**Goal**
From the listing below, copy only the lines running from the line that contains "Continue the three.js" to the line that contains "lift the lip.", both included.

**Extracted information**
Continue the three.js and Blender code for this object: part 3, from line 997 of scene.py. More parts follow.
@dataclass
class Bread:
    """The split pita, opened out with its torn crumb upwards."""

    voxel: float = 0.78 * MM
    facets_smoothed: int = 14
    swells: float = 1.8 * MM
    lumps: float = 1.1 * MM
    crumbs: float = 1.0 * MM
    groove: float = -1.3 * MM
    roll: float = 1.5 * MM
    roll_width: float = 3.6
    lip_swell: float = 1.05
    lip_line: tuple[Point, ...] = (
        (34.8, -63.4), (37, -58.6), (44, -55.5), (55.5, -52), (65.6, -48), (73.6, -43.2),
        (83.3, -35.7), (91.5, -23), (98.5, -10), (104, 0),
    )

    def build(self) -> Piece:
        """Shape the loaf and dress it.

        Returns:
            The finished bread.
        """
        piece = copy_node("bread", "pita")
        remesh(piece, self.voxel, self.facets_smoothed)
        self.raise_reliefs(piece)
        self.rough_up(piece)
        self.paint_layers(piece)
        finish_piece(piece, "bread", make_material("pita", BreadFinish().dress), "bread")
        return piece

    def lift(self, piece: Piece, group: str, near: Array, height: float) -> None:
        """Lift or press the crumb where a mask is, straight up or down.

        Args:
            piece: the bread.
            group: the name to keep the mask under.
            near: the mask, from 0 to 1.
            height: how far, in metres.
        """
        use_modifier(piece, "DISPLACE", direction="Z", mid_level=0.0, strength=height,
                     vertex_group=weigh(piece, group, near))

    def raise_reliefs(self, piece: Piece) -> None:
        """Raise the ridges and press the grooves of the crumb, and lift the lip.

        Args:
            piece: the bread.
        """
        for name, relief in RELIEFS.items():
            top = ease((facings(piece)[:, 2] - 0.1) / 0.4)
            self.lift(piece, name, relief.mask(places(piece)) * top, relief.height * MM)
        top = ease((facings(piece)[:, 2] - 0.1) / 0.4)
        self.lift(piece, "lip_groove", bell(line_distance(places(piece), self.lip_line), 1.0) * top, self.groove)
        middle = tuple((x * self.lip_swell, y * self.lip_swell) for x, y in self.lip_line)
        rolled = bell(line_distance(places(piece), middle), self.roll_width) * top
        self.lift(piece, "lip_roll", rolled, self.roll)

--

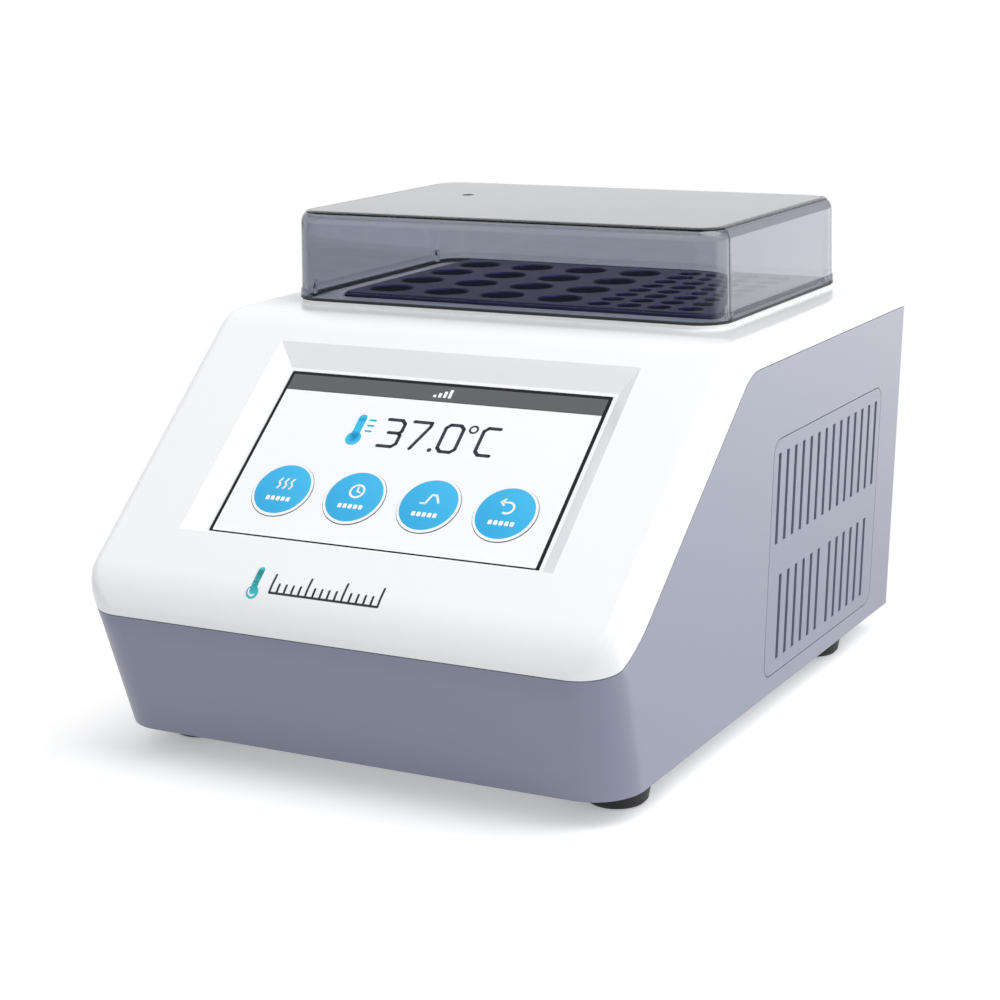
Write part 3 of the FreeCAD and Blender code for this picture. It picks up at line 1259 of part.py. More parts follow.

**Final result**
Continue the three.js and Blender code for this object: part 3, from line 997 of scene.py. More parts follow.
@dataclass
class Bread:
    """The split pita, opened out with its torn crumb upwards."""

    voxel: float = 0.78 * MM
    facets_smoothed: int = 14
    swells: float = 1.8 * MM
    lumps: float = 1.1 * MM
    crumbs: float = 1.0 * MM
    groove: float = -1.3 * MM
    roll: float = 1.5 * MM
    roll_width: float = 3.6
    lip_swell: float = 1.05
    lip_line: tuple[Point, ...] = (
        (34.8, -63.4), (37, -58.6), (44, -55.5), (55.5, -52), (65.6, -48), (73.6, -43.2),
        (83.3, -35.7), (91.5, -23), (98.5, -10), (104, 0),
    )

    def build(self) -> Piece:
        """Shape the loaf and dress it.

        Returns:
            The finished bread.
        """
        piece = copy_node("bread", "pita")
        remesh(piece, self.voxel, self.facets_smoothed)
        self.raise_reliefs(piece)
        self.rough_up(piece)
        self.paint_layers(piece)
        finish_piece(piece, "bread", make_material("pita", BreadFinish().dress), "bread")
        return piece

    def lift(self, piece: Piece, group: str, near: Array, height: float) -> None:
        """Lift or press the crumb where a mask is, straight up or down.

        Args:
            piece: the bread.
            group: the name to keep the mask under.
            near: the mask, from 0 to 1.
            height: how far, in metres.
        """
        use_modifier(piece, "DISPLACE", direction="Z", mid_level=0.0, strength=height,
                     vertex_group=weigh(piece, group, near))

    def raise_reliefs(self, piece: Piece) -> None:
        """Raise the ridges and press the grooves of the crumb, and lift the lip.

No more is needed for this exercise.